Chevakinsky's largest building in Saint Petersburg was the St. Nicholas Naval Cathedral (1753–1762) with a separate tiered bell tower (1756–1758). He also rebuilt the Kunstkamera, the museum of anthropology and ethnography established by Peter the Great.

Chevakinsky also designed large private homes. For the Sheremetev family, he built the Fountain House (1750–1755) on the Fontanka Embankment, which now houses the Anna Akhmatova Literary and Memorial Museum. For the Shuvalov family, he built a mansion at the corner of Malaya Sadovaya Street and Italyanskaya Street (1749–1756, rebuilt in the 19th century), which later housed the Imperial Ministry of Justice (1802 to 1917) and is today home to the Museum of Hygiene.

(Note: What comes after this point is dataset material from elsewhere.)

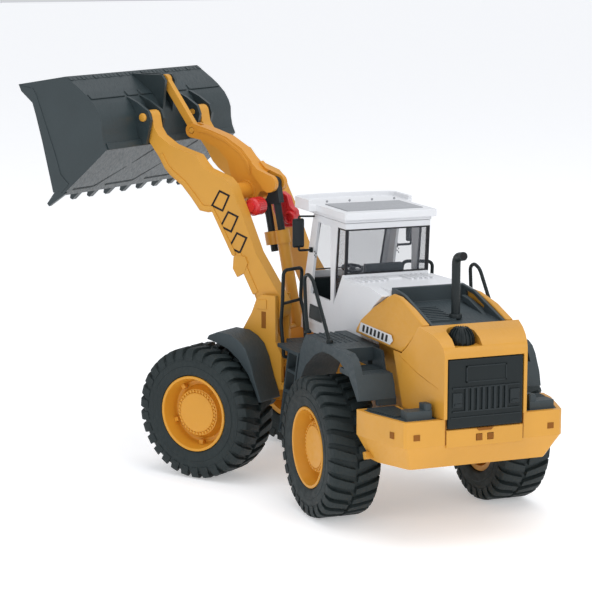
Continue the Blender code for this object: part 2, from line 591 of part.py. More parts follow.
knob_place = (92.0, 221.0)
for label, side in SIDES:
    turn_axis = hung("lock_knob_axis_" + label, boom, knob_place[0], knob_place[1], side * 20.0)
    knob = piece("lock_knob_" + label, rod(7.6, *span(side, 12.2, 26.0), knob_place, "y", 24), turn_axis, RED)
    fuse(knob, rod(4.0, *span(side, 20.0, 28.6), knob_place, "y", 16))
    carve(knob, rod(3.6, *span(side, 8.0, 20.0), knob_place, "y", 16))

crank = hung("bellcrank_axis", boom, *CRANK_PIVOT)
crank_edge = arc(LINK_PIN, 6.2, -75.0, 105.0, 8)
crank_edge += [(150.0, 281.4), (132.0, 276.0), (116.0, 267.0), (106.0, 256.5), (99.0, 249.0)]
crank_edge += arc(CLEVIS_PIN, 6.0, 75.0, 255.0, 8)
crank_edge += [(97.0, 231.6), (101.0, 226.6)]
crank_edge += arc(CRANK_PIVOT, 10.6, 215.0, 350.0, 8)
crank_edge += [(126.8, 243.0), (130.8, 256.0), (141.0, 265.6), (156.0, 271.6)]
bellcrank = piece("bellcrank", plate(crank_edge, -6.0, 6.0), crank, ORANGE)
carve(bellcrank, rod(8.4, -10, 10, CRANK_PIVOT, "y", 28))
carve(bellcrank, rod(2.9, -10, 10, LINK_PIN, "y", 16))
fork_cut = arc(LINK_PIN, 9.0, -120.0, 180.0, 16)
carve(bellcrank, plate(fork_cut, -3.2, 3.2))
lobe_edge = arc(CLEVIS_PIN, 7.4, 95.0, 300.0, 14) + [(103.0, 246.0), (104.0, 256.0), (98.0, 250.6)]
for side in (-1, 1):
    fuse(bellcrank, plate(lobe_edge, *span(side, 3.5, 9.2)))
carve(bellcrank, rod(12.2, -4.3, 4.3, CLEVIS_PIN, "y", 28))

link_axis = hung("tilt_link_axis", crank, *LINK_PIN)
lx, lz = LINK_PIN
bx, bz = BUCKET_LINK_PIN
along = Vector((bx - lx, bz - lz)).normalized()
across = Vector((-along.y, along.x))
link_edge = [(lx + across.x * 3.4, lz + across.y * 3.4), (bx + across.x * 3.4, bz + across.y * 3.4),
             (bx - across.x * 3.4, bz - across.y * 3.4), (lx - across.x * 3.4, lz - across.y * 3.4)]
link = piece("tilt_link", plate(link_edge, -2.8, 2.8), link_axis, YELLOW)
fuse(link, rod(5.2, -2.8, 2.8, LINK_PIN, "y", 20))
fuse(link, rod(4.6, -2.8, 2.8, BUCKET_LINK_PIN, "y", 20))
fuse(link, rod(2.5, -6.6, 6.6, LINK_PIN, "y", 16))

# Bucket ---------------------------------------------------------------------

scoop = hung("bucket_axis", boom, *BUCKET_PIN)
outer = [(285.2, 319.6), (282.5, 314.0), (270.4, 304.5), (267.0, 294.5), (260.5, 272.3), (254.7, 249.9),
         (249.6, 229.6), (240.2, 227.3), (228.3, 237.2), (212.7, 250.2), (191.5, 268.6), (194.7, 275.8),
         (196.1, 283.2), (196.4, 292.0), (198.5, 297.9), (203.0, 305.0), (210.4, 312.1), (216.9, 317.0),
         (225.4, 322.6), (233.5, 328.0)]
inner = [(300.0, 315.0), (284.0, 317.0), (234.2, 325.2), (226.8, 320.2), (218.5, 314.6), (212.3, 309.8),
         (205.4, 303.2), (201.2, 296.6), (199.2, 291.4), (198.9, 282.8), (197.4, 274.8), (195.3, 269.0),
         (214.4, 252.4), (230.0, 239.2), (243.0, 228.3), (262.0, 212.0)]
bucket = piece("bucket", plate(outer, -BUCKET_HALF, BUCKET_HALF), scoop, SLATE, 0.45)
carve(bucket, plate(inner, -BUCKET_HALF + 3.0, BUCKET_HALF - 3.0))
tooth = [(234.5, 232.2), (247.6, 230.4), (249.4, 222.6), (247.0, 221.4)]
corner_tooth = [(236.0, 229.4), (247.6, 230.4), (256.4, 219.6), (254.4, 217.4)]
TEETH = 9
for i in range(TEETH):
    at_corner = i in (0, TEETH - 1)
    half = 1.6 if at_corner else 2.7
    y = -BUCKET_HALF + 1.6 + (2 * BUCKET_HALF - 3.2) * i / (TEETH - 1)
    fuse(bucket, plate(corner_tooth if at_corner else tooth, y - half, y + half))
ear_edge = [(206.5, 309.6), (195.3, 304.7), (184.2, 298.0), (181.4, 290.7), (186.4, 270.3), (193.5, 269.4),
            (198.0, 284.0), (199.0, 294.0)]
for side in (-1, 1):
    for near, far in ((24.6, 27.8), (42.8, 46.0)):
        fuse(bucket, plate(ear_edge, *span(side, near, far)))
    carve(bucket, rod(2.9, *span(side, 20.0, 50.0), BUCKET_PIN, "y", 16))
    low, high = span(side, 5.6, 8.6)
    fuse(bucket, plate([(233.0, 326.2), (206.0, 326.0), (197.5, 326.0), (193.6, 321.0), (194.6, 312.0),
                        (197.4, 288.0), (199.4, 292.0), (204.0, 303.6), (214.0, 312.4)], low, high))
# Cylinders --------------------------------------------------------------------


def line(foot, eye):
    """Unit direction and side direction from a foot to an eye, in x, z."""
    run = Vector((eye[0] - foot[0], eye[1] - foot[1]))
    return run.normalized(), run.length


along, reach = line(LIFT_FOOT, LIFT_EYE)


def on_lift(distance, y):
    return (LIFT_FOOT[0] + along.x * distance, y, LIFT_FOOT[1] + along.y * distance)


for label, side in SIDES:
    y = side * 35.0
    pivot = hung("lift_barrel_axis_" + label, front, *LIFT_FOOT, y)
    barrel = piece("lift_barrel_" + label, slanted_rod(3.9, on_lift(-1, y), on_lift(46.5, y)), pivot, YELLOW)
    fuse(barrel, rod(5.0, y - 3.9, y + 3.9, LIFT_FOOT, "y", 20))
    carve(barrel, rod(2.5, y - 9, y + 9, LIFT_FOOT, "y", 16))
    carve(barrel, slanted_rod(2.9, on_lift(5.6, y), on_lift(60, y)))
    slide = hung("lift_rod_axis_" + label, pivot, *LIFT_EYE, y)
    ram = piece("lift_rod_" + label, slanted_rod(2.5, on_lift(42.0, y), on_lift(reach - 2, y)), slide, YELLOW)
    fuse(ram, rod(4.4, y - 2.4, y + 2.4, LIFT_EYE, "y", 20))

along_t, reach_t = line(TILT_FOOT, CLEVIS_PIN)
side_t = Vector((along_t.y, -along_t.x))


def on_tilt(distance, off=0.0, y=0.0):
    x = TILT_FOOT[0] + along_t.x * distance + side_t.x * off
    z = TILT_FOOT[1] + along_t.y * distance + side_t.y * off
    return (x, y, z)


def flat_on_tilt(points):
    return [on_tilt(d, off)[0::2] for d, off in points]


pivot = hung("tilt_barrel_axis", front, *TILT_FOOT)
barrel = piece("tilt_barrel", slanted_rod(5.2, on_tilt(-1), on_tilt(80)), pivot, YELLOW)
fuse(barrel, slanted_rod(6.4, on_tilt(70), on_tilt(81.2)))
fuse(barrel, slanted_rod(6.4, on_tilt(70, 10.2), on_tilt(81.2, 10.2)))
carve(barrel, rod(2.5, -10, 10, TILT_FOOT, "y", 16))
carve(barrel, slanted_rod(3.6, on_tilt(9), on_tilt(95)))
carve(barrel, slanted_rod(3.6, on_tilt(66, 10.2), on_tilt(95, 10.2)))
slide = hung("tilt_rods_axis", pivot, *CLEVIS_PIN)
rods = piece("tilt_rods", plate(flat_on_tilt([(reach_t + 0.5, -4.9), (reach_t + 1.0, 4.9), (reach_t - 8, 5.2),
                                              (reach_t - 12, 8.0), (reach_t - 13, 12.0),
                                              (reach_t - 17.4, 13.6), (reach_t - 17.4, -4.5),
                                              (reach_t - 11, -4.7)]), -3.7, 3.7), slide, SLATE)
fuse(rods, rod(5.4, -3.7, 3.7, CLEVIS_PIN, "y", 24))
carve(rods, rod(2.7, -10, 10, CLEVIS_PIN, "y", 16))
fuse(rods, slanted_rod(3.1, on_tilt(64), on_tilt(reach_t - 15)))
fuse(rods, slanted_rod(3.1, on_tilt(64, 10.2), on_tilt(reach_t - 15, 10.2)))
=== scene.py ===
import json
import math

import bmesh
import bpy
from mathutils import Matrix, Vector


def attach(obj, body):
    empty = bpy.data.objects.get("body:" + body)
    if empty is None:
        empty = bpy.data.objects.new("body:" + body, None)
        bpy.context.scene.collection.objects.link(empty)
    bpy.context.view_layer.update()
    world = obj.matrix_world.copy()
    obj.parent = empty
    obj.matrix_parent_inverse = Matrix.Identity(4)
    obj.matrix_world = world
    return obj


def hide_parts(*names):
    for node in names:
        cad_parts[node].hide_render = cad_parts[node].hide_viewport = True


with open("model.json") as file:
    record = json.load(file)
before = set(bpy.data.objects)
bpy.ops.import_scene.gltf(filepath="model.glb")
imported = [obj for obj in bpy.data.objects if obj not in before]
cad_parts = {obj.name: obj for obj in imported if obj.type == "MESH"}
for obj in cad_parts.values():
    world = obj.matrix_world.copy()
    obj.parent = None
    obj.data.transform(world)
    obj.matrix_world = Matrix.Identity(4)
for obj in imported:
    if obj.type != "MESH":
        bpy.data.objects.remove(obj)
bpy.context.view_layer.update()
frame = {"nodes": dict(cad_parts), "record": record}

# Rear frame beam and steering pin -------------------------------------------
# The hidden spine of the rear half, a yellow moulding that carries the axle and
# the steering ears. Everything on the rear half is measured from the steering
# pin on the floor; the front half is the same measure turned by the steering.

joints = {j["name"]: j for j in frame["record"]["behaviour"]["joints"]}
pin = Vector(joints["steering"]["pos_m"])
lift_axis = Vector(joints["boom_lift"]["axis"])
steer = math.atan2(lift_axis.x, -lift_axis.y)
REAR = Matrix.Translation((pin.x, pin.y, 0.0)) @ Matrix.Scale(0.001, 4)
FRONT = REAR @ Matrix.Rotation(steer, 4, "Z")
SIDES = (("left", 1), ("right", -1))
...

Chevakinsky also constructed the Cavalry Houses, a project commissioned by Empress Elizabeth centered on building houses that differentiated Pushkin, Saint Petersburg from the area surrounding the palace. Construction took place between 1752 and 1753.

From 1755 to 1758 Chevakinsky was an architect for the Imperial Academy of Sciences. During those years he taught Vasili Bazhenov and Ivan Starov.

According to some sources, Chevakinsky died between 1774 and 1780; according to other sources, he died in 1783.